Eppure a risentirli oggi suonano nel migliore dei casi come qualcosa di superato, nel peggiore dei casi come qualcosa di offensivo. Ed è un cambiamento fisiologico. Si sono fermati qualche passo prima di incassare i primi timidi fischi ai live.

 

La musica demenziale italiana oggi

 

Ma dopo il loro scioglimento? Dopo, c’è stato poco e niente nel radar. Mentre nel caso del mondo della comicità i sostituti li stiamo imparando a conoscere e apprezzare già da qualche anno, il filone della “musica demenziale” sta latitando di interpreti. C’è Pippo Sowlo che però è osteggiato da parte dell’ala progressista di Millennials e Generazione Z, oltre ad aver ricevuto pesanti critiche da gruppi di femministe, infatti occupa un ruolo molto controverso sulla scena hip-hop. Ci sono i Pop X, che per quanto abbiano le carte in regola per ridare linfa al filone, mancano del riconoscimento necessario; di quell’etichetta di “geni sregolati” che permise ad Elio e le Storie Tese di scardinare le porte del pubblico generalista.

 

Nuovi modi di esprimere ironia in musica: Vazzanikki e Willie Peyote

 

Ma allora perché? In questo panorama artistico in cui sembra si stia trovando l’aggiornamento per quasi tutto e tutti, la musica “umoristica” non ha il suo corrispettivo 2.0. Potrebbe essere semplicemente la fine di un ciclo. Potrebbe anche significare che fra le tante modalità di espressione dell’ironia, il pubblico prediliga i tagli inferti alla Willie Peyote – più sardonico e meno sfrontato.

 

Magari, in un’epoca litigiosa come quella che stiamo vivendo, è complicato delegare alla sintesi di una strofa la propria lettura comica dell’attualità.

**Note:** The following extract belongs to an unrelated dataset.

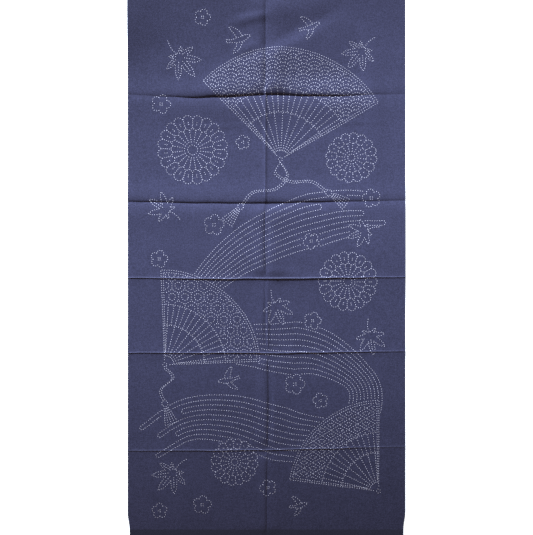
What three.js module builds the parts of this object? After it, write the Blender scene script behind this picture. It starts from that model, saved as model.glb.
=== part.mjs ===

Oppure potrebbe essere un momento storico in cui ci si prende molto sul serio, quando si sente di ascendere al rango di artista per “sporcarlo” o metterlo a repentaglio con “certi testi”.

 

In attesa che i dubbi si dissipino mi godo la presenza sulla Rai dei Vazzanikki, covando la segreta speranza che fra una decina d’anni possano approdare a Sanremo. Sognare costa pochissimo.